◆ **Supplied material**
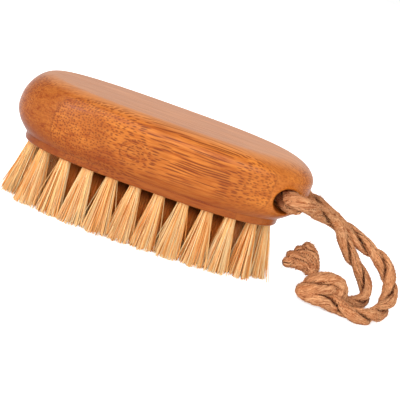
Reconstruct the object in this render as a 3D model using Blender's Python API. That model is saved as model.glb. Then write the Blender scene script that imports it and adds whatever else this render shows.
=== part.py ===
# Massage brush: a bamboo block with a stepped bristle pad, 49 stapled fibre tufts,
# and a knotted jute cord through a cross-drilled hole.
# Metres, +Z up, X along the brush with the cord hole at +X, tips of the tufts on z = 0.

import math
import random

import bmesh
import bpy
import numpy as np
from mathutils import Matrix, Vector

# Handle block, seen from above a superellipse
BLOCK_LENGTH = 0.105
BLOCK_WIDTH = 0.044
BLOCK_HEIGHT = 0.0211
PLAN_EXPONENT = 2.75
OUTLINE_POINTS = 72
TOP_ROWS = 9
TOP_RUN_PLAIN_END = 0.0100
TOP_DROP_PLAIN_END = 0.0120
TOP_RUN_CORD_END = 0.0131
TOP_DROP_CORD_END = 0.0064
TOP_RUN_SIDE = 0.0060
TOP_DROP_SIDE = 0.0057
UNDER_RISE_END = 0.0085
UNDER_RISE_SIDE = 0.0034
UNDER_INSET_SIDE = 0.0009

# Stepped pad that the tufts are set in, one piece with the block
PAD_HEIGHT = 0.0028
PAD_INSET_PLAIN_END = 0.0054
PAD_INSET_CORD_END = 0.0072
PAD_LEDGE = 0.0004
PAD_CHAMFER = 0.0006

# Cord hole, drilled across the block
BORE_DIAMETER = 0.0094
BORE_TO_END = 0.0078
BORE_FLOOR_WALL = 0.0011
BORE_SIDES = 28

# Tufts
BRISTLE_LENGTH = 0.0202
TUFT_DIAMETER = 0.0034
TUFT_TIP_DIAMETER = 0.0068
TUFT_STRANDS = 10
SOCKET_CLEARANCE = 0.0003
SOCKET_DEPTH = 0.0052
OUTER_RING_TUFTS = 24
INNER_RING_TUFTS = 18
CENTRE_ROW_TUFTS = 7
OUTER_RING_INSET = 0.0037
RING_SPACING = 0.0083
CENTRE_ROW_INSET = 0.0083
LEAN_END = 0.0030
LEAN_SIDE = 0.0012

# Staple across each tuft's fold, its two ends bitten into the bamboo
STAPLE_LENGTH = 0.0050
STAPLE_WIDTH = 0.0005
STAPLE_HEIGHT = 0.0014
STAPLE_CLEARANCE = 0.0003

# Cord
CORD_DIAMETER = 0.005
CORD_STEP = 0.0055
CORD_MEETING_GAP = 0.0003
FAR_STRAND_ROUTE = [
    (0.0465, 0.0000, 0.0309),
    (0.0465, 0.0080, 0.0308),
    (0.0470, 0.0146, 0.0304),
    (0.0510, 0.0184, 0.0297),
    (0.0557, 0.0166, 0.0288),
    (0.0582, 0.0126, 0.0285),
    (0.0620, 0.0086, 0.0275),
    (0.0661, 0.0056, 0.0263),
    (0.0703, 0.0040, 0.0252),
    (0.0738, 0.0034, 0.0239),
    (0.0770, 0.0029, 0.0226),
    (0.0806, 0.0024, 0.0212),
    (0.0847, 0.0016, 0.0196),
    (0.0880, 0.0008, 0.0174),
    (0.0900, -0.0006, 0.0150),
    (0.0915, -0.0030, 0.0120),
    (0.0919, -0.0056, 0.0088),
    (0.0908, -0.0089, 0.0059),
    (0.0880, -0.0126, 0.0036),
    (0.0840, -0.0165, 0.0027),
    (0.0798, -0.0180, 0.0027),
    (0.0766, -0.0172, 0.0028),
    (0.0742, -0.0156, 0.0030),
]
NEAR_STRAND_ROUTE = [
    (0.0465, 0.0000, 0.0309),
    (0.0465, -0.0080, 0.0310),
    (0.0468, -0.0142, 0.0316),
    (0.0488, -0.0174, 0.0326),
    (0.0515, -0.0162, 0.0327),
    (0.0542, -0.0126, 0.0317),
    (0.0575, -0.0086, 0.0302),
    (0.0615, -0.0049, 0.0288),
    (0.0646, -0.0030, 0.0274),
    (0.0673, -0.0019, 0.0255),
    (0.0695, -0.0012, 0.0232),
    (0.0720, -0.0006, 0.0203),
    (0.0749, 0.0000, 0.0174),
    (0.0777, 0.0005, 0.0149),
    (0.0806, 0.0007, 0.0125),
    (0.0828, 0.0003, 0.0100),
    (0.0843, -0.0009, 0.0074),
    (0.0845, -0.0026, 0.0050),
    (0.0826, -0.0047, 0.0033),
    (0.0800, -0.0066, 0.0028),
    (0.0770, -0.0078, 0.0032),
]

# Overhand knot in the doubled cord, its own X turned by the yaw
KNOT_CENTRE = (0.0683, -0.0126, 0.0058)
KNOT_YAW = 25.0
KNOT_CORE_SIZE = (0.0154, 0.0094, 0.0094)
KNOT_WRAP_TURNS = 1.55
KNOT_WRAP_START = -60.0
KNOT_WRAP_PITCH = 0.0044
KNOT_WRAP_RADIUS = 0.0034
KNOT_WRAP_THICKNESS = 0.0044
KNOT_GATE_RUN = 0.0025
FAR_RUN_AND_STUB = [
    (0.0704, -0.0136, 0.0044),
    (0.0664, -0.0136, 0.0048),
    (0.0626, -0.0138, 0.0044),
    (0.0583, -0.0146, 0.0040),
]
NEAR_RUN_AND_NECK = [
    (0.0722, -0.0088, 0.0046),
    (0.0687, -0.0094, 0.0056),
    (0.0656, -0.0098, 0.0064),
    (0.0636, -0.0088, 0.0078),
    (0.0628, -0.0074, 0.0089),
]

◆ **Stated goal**
In the data above, tally the lines holding "that" and answer with the figure only.

◆ **Written response**
2